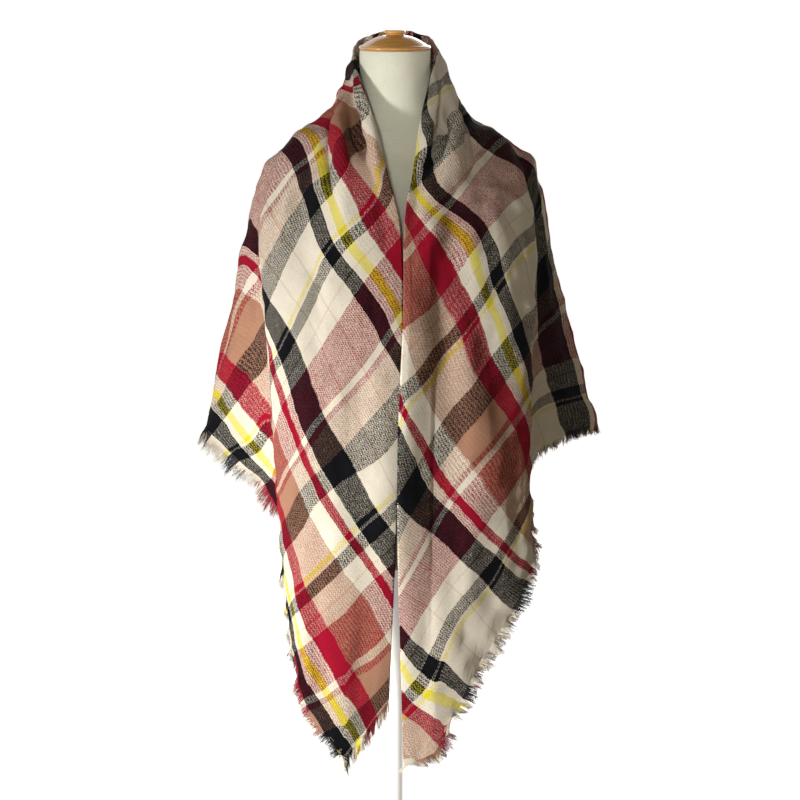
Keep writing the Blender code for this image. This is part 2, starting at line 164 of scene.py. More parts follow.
# Soft folds on the sides and the back, over the net of guides and levels.
# from_guide, from_level, to_guide, to_level, width, height
HIDDEN_CREASES = (
    (5.1, 1.0, 5.0, 2.4, 0.012, 0.0015),
    (5.7, 1.0, 5.5, 3.0, 0.012, -0.0030),
    (6.3, 0.9, 6.2, 2.9, 0.011, 0.0028),
    (6.9, 1.0, 6.8, 3.2, 0.012, -0.0024),
    (7.5, 0.9, 7.6, 3.1, 0.011, 0.0030),
    (8.1, 1.1, 8.3, 3.0, 0.012, -0.0030),
    (8.8, 1.0, 9.0, 2.4, 0.012, 0.0015),
    (5.9, 4.2, 5.8, 6.4, 0.010, 0.0040),
    (6.5, 4.6, 6.5, 6.9, 0.011, -0.0040),
    (7.0, 4.1, 6.95, 6.5, 0.010, 0.0040),
    (7.45, 4.4, 7.5, 6.8, 0.011, -0.0036),
    (8.4, 4.3, 8.35, 6.6, 0.010, 0.0040),
    (4.4, 3.6, 4.5, 5.6, 0.010, -0.0030),
    (9.4, 3.6, 9.5, 5.8, 0.010, 0.0030),
)
CREASE_STEPS = 33         # places along a crease from which the cloth's distance is taken
CREASE_REACH = 0.8        # guides beyond a crease that it can still lift
RIPPLES = 26              # faint waves all over the cloth
RIPPLE_HEIGHT = 0.00030
RIPPLE_LENGTHS = (1.6, 6.5)   # centimetres
HEM_RIPPLE = 0.0016
HEM_RIPPLE_LEVELS = 0.55

# --- The plaid ---
# Colours as shown on screen, 0 to 255, and how far each yarn's brushed fibres cover another's.
# The warp's stripes are counted from the left edge. Its crimson and black have their own cover.
YARNS = {
    "cream": (228, 218, 201, 0.00),
    "tan": (174, 128, 104, 0.02),
    "crimson": (150, 14, 40, 0.22),
    "black": (13, 13, 18, 0.32),
    "warp_crimson": (150, 14, 40, 0.30),
    "warp_black": (13, 13, 18, 0.29),
    "yellow": (222, 206, 44, 0.10),
    "buff": (212, 190, 164, 0.02),
}
# Stripes in centimetres of width, counted from the raw edge on that side.
LEFT_SETT = (
    ("warp_black", 1.8), ("cream", 0.9), ("yellow", 1.0), ("cream", 1.3), ("warp_crimson", 2.2),
    ("tan", 4.7), ("cream", 2.2), ("warp_crimson", 1.0), ("cream", 1.0), ("warp_black", 3.6),
    ("cream", 3.6), ("buff", 0.2), ("cream", 4.2), ("buff", 0.2), ("cream", 3.9),
)
RIGHT_SETT = (
    ("cream", 4.25), ("yellow", 0.5), ("cream", 0.35), ("black", 1.6), ("cream", 2.1),
    ("buff", 0.25), ("cream", 1.85), ("crimson", 7.2), ("cream", 1.1), ("crimson", 1.0),
    ("tan", 3.9), ("black", 3.8),
)
YARN_PITCH = 0.082        # centimetres
LEFT_SHOWS = 0.60         # share of the face that the yarns along the left edge cover
LEFT_COVER, RIGHT_COVER = 0.90, 0.66   # how much of a yarn's cover counts in each family
STRONG_OVER_STRONG = 40.0 # how much black covers crimson besides
UNEVEN_WEAVE = 7.0        # yarns by which the nap and loose yarns shift the twill's steps
TWILL = 4.0               # yarns in one repeat of the twill
WANDER = 0.34             # centimetres by which the stripes wander
FRAY = 0.20               # centimetres by which the yarns tooth the stripes' edges
NAP = 0.24                # how far the brushed nap blends the two families
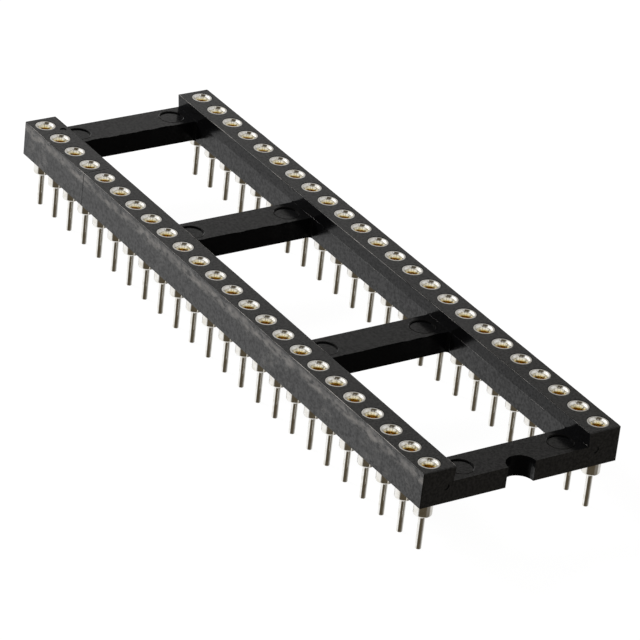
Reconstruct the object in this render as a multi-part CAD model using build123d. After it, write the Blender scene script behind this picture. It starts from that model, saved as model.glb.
|---|
- **Given instruction**
Print, please, the lines above from the very first through the one that holds "HEM_RIPPLE_LEVELS = 0.55", both included, word for word and with nothing else.

- **Full answer**
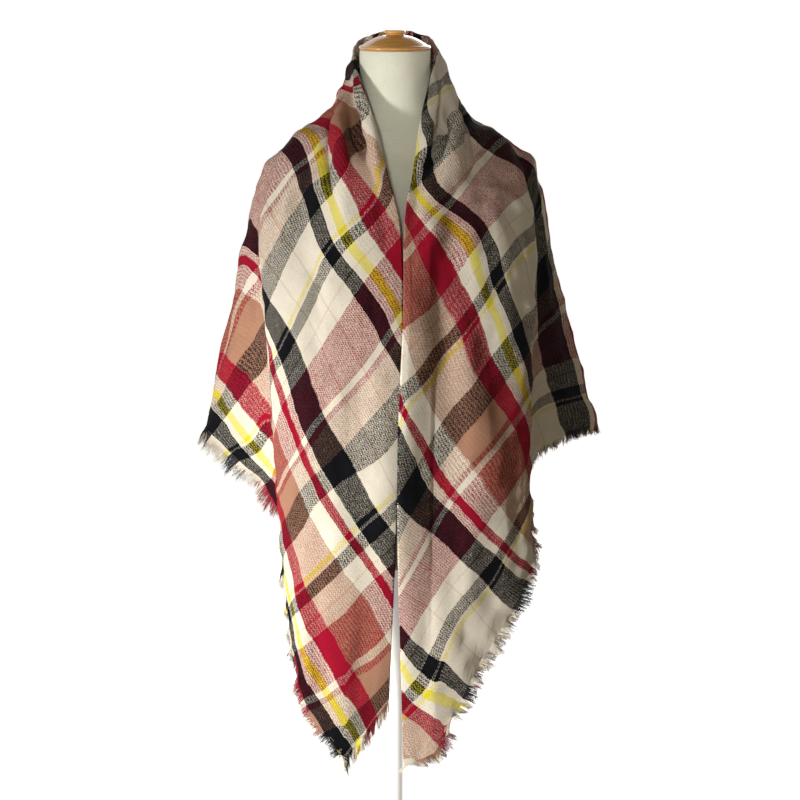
Keep writing the Blender code for this image. This is part 2, starting at line 164 of scene.py. More parts follow.
# Soft folds on the sides and the back, over the net of guides and levels.
# from_guide, from_level, to_guide, to_level, width, height
HIDDEN_CREASES = (
    (5.1, 1.0, 5.0, 2.4, 0.012, 0.0015),
    (5.7, 1.0, 5.5, 3.0, 0.012, -0.0030),
    (6.3, 0.9, 6.2, 2.9, 0.011, 0.0028),
    (6.9, 1.0, 6.8, 3.2, 0.012, -0.0024),
    (7.5, 0.9, 7.6, 3.1, 0.011, 0.0030),
    (8.1, 1.1, 8.3, 3.0, 0.012, -0.0030),
    (8.8, 1.0, 9.0, 2.4, 0.012, 0.0015),
    (5.9, 4.2, 5.8, 6.4, 0.010, 0.0040),
    (6.5, 4.6, 6.5, 6.9, 0.011, -0.0040),
    (7.0, 4.1, 6.95, 6.5, 0.010, 0.0040),
    (7.45, 4.4, 7.5, 6.8, 0.011, -0.0036),
    (8.4, 4.3, 8.35, 6.6, 0.010, 0.0040),
    (4.4, 3.6, 4.5, 5.6, 0.010, -0.0030),
    (9.4, 3.6, 9.5, 5.8, 0.010, 0.0030),
)
CREASE_STEPS = 33         # places along a crease from which the cloth's distance is taken
CREASE_REACH = 0.8        # guides beyond a crease that it can still lift
RIPPLES = 26              # faint waves all over the cloth
RIPPLE_HEIGHT = 0.00030
RIPPLE_LENGTHS = (1.6, 6.5)   # centimetres
HEM_RIPPLE = 0.0016
HEM_RIPPLE_LEVELS = 0.55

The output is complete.